A Question of Balance :: 7:30pm 3rd Oct 2017

At last: Lord Howe Island rodent eradication program approved

Nicholas Carlile, from the NSW Office of Environment and Heritage, charts how rodents will finally be removed from the Australia’s offshore Lord Howe Island. About 500km off Port Macquarie in the Tasman Sea and discovered by James Cook, the first people on the island were in May 1788, filling their ships with turtles and birds and fresh water on their way to Norfolk Island. The first rodents to arrive were house mice. The ship (black rat) rat arrived through the careening of the Mikabo, that hit rocks and its stores from Sydney were offloaded – including black rats. The rats flourished and destroyed the native Lord Howe phasmid and nine species of bush birds. Some seabirds only successfully breed now on the outer islands where there were no rats. Agricultural attempts to produce commercial crops have been decimated by rats and mice.

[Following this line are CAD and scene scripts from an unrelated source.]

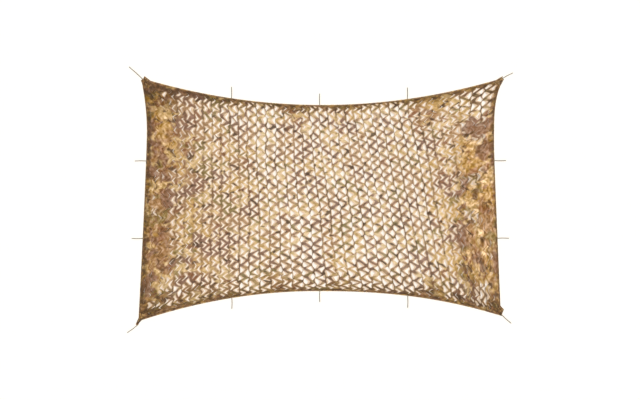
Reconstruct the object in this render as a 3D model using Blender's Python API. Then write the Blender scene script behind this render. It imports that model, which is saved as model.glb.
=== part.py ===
"""Camouflage netting: one slit cloth lying flat and drawn wide, and the tie cords along its hem.

Runs in Blender 4.5, in metres with +Z up. The net lies on z = 0, its long side along X and its middle on the
origin. The cloth is cut with columns of chevron slits, which the pull opens to triangles: each column holds one
row of gaps that point right and, half a row away, one that points left. The slits of the real cloth are half as
far apart as GAP_COLUMNS and GAP_ROWS set them here.
"""

import math
from collections import namedtuple

import bmesh
import bpy
from mathutils import Vector, geometry

# Cloth
CLOTH_THICK = 0.002
HEM_THICK = 0.003
HEM_WIDTH = 0.010
CLEARANCE = 0.0003

# Each hem runs hollow between its corners. near is its distance from the net's middle at its waist, and at is where
# along it the waist lies. Past the waist it moves out by spread over reach, as a curve of that power.
Half = namedtuple("Half", "spread reach power")
Hem = namedtuple("Hem", "near at before after")
TOP = Hem(0.797, 0.018, Half(0.224, 1.504, 2.0), Half(0.224, 1.504, 2.0))
BOTTOM = Hem(0.749, -0.016, Half(0.249, 1.487, 2.0), Half(0.208, 1.529, 2.3))
LEFT = Hem(1.437, 0.570, Half(0.067, 1.500, 1.2), Half(0.050, 0.450, 2.0))
RIGHT = Hem(1.447, 0.450, Half(0.055, 1.360, 1.1), Half(0.083, 0.570, 4.0))
HEM_STEP = 0.090

# Each corner is gathered into short tails. hem_x and hem_y are where the long hem and the side hem end, and root is
# where the tie leaves the gathers for tie_end.
Corner = namedtuple("Corner", "name hem_x long_tail notch side_tail hem_y root tie_end")
CORNERS = (
    Corner(
        "top_left", -1.409, (-1.458, 1.0345), (-1.471, 1.011), (-1.486, 1.002), 0.976,
        (-1.471, 1.011), (-1.585, 1.114),
    ),
    Corner(
        "top_right", 1.467, (1.519, 1.0345), (1.517, 1.018), (1.528, 1.014), 0.955,
        (1.517, 1.018), (1.604, 1.064),
    ),
    Corner(
        "bottom_right", 1.480, (1.512, -0.954), (1.508, -0.912), (1.528, -0.904), -0.873,
        (1.511, -0.946), (1.589, -1.017),
    ),
    Corner(
        "bottom_left", -1.478, (-1.496, -1.004), (-1.503, -1.0345), (-1.528, -1.026), -0.973,
        (-1.515, -1.031), (-1.601, -1.096),
    ),
)

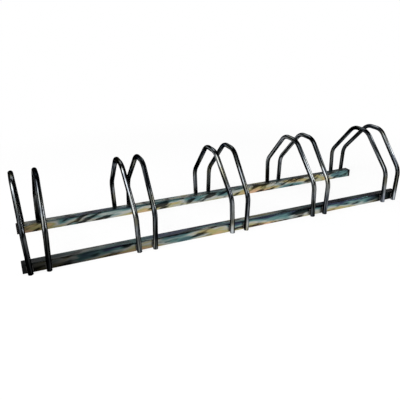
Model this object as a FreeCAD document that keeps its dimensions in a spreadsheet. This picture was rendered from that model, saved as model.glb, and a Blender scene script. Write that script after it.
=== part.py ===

In 2001-2002 the NSW National Parks and Wildlife (now Heritage) undertook developing an effective plan for rodent eradication of rodents. These were the only remaining feral pests left after removal of goats, pigs and cats. The eradication could not disrupt tourism or impact humans or human health and so it is based on the method pioneered by New Zealanders almost 30 years earlier and had eradicated rodents from more than 300 islands. The program will start on the 1st June 2018 and by the 22nd there should be no surviving rodents. 100 tons of rubbish have already been removed from the island and the ground baiting and hand baiting will cover all settlement areas, including every shed, roof cavity and sub-floor. The baiting is deliberately planned for winter when food resources are quite poor. It will take two years of monitoring to prove the $9 million eradication a success.